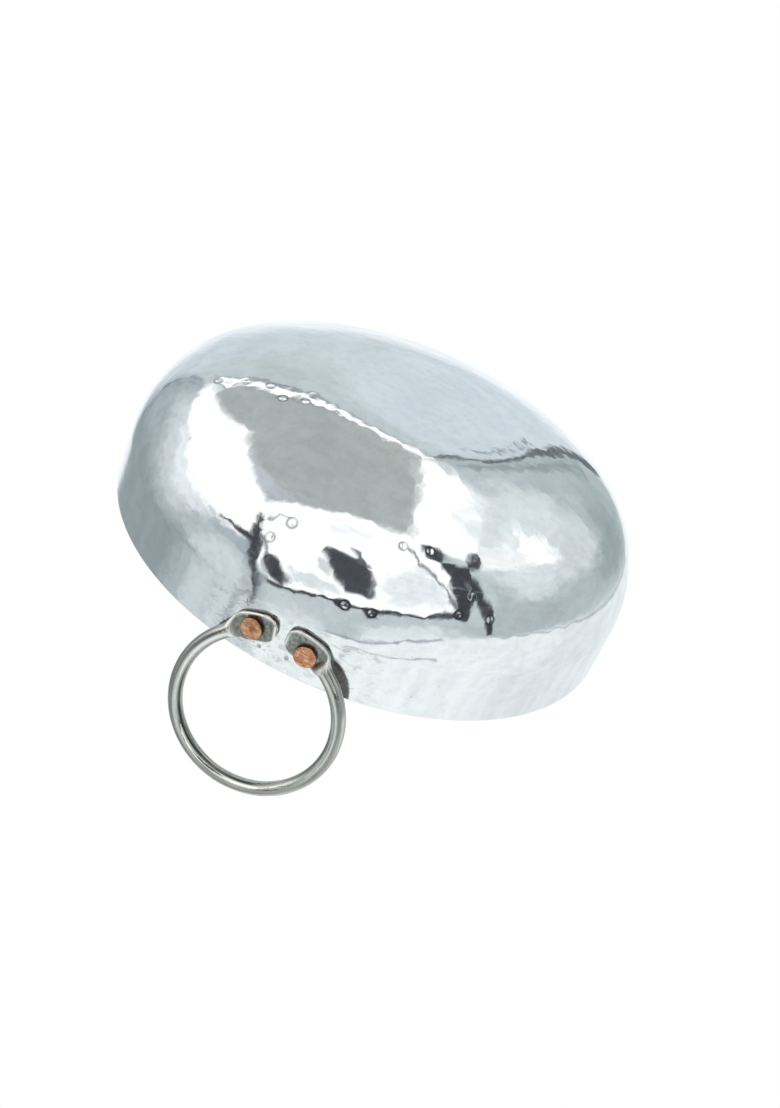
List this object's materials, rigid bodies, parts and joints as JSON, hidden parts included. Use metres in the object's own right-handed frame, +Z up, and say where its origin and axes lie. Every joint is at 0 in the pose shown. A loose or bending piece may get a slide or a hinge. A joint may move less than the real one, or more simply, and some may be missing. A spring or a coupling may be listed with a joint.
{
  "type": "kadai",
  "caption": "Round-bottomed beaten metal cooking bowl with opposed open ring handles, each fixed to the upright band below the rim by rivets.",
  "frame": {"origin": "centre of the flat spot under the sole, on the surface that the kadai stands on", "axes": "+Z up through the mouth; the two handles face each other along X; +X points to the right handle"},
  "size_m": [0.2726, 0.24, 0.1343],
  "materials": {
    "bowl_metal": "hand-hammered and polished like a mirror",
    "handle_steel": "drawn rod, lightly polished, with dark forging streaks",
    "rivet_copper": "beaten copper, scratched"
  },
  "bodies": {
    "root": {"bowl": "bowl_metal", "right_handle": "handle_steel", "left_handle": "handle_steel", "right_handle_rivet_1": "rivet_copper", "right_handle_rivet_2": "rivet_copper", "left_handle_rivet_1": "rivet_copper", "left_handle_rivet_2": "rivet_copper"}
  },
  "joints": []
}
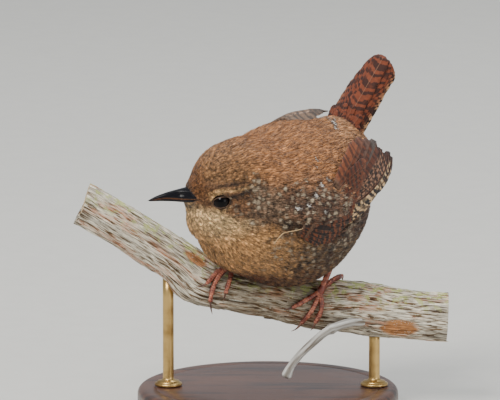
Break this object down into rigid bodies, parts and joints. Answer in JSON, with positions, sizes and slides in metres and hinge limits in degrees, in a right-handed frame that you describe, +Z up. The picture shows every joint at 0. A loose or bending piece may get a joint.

EXERCISE TASK
Would you copy out each line exactly as written?

THE OUTPUT
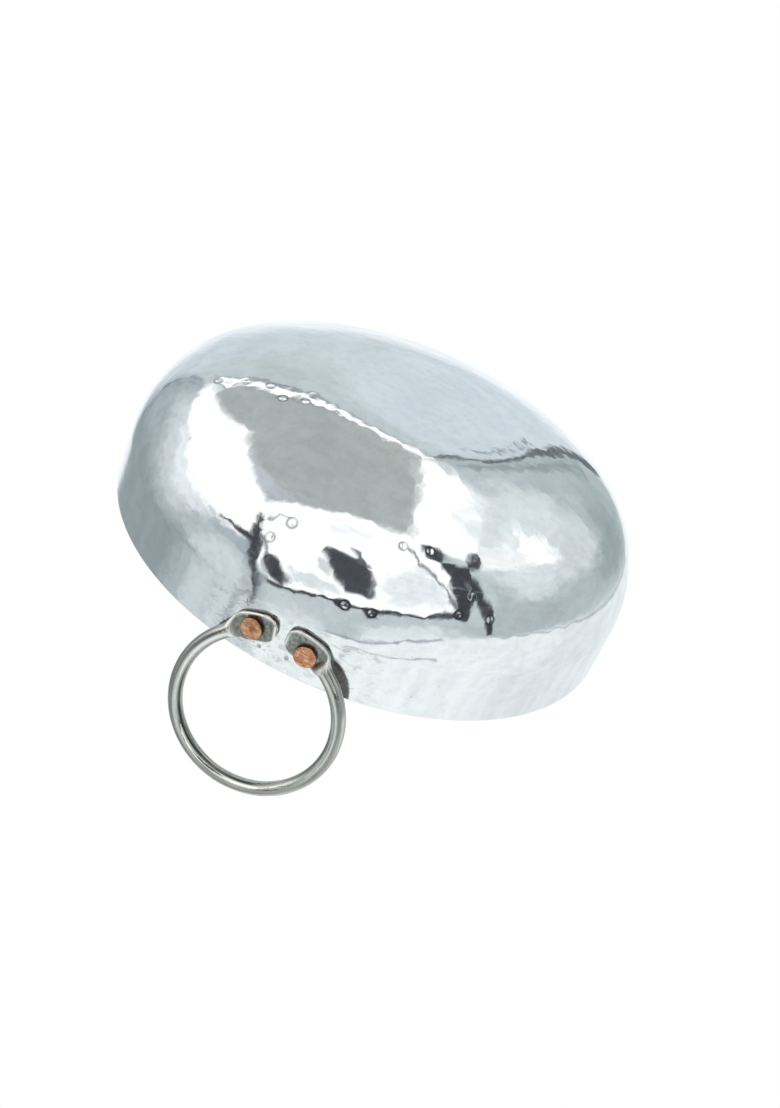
List this object's materials, rigid bodies, parts and joints as JSON, hidden parts included. Use metres in the object's own right-handed frame, +Z up, and say where its origin and axes lie. Every joint is at 0 in the pose shown. A loose or bending piece may get a slide or a hinge. A joint may move less than the real one, or more simply, and some may be missing. A spring or a coupling may be listed with a joint.
{
  "type": "kadai",
  "caption": "Round-bottomed beaten metal cooking bowl with opposed open ring handles, each fixed to the upright band below the rim by rivets.",
  "frame": {"origin": "centre of the flat spot under the sole, on the surface that the kadai stands on", "axes": "+Z up through the mouth; the two handles face each other along X; +X points to the right handle"},
  "size_m": [0.2726, 0.24, 0.1343],
  "materials": {
    "bowl_metal": "hand-hammered and polished like a mirror",
    "handle_steel": "drawn rod, lightly polished, with dark forging streaks",
    "rivet_copper": "beaten copper, scratched"
  },
  "bodies": {
    "root": {"bowl": "bowl_metal", "right_handle": "handle_steel", "left_handle": "handle_steel", "right_handle_rivet_1": "rivet_copper", "right_handle_rivet_2": "rivet_copper", "left_handle_rivet_1": "rivet_copper", "left_handle_rivet_2": "rivet_copper"}
  },
  "joints": []
}
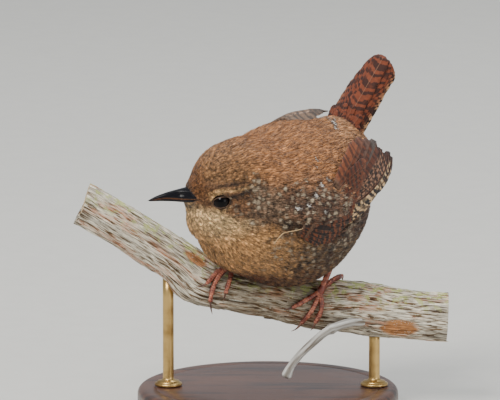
Break this object down into rigid bodies, parts and joints. Answer in JSON, with positions, sizes and slides in metres and hinge limits in degrees, in a right-handed frame that you describe, +Z up. The picture shows every joint at 0. A loose or bending piece may get a joint.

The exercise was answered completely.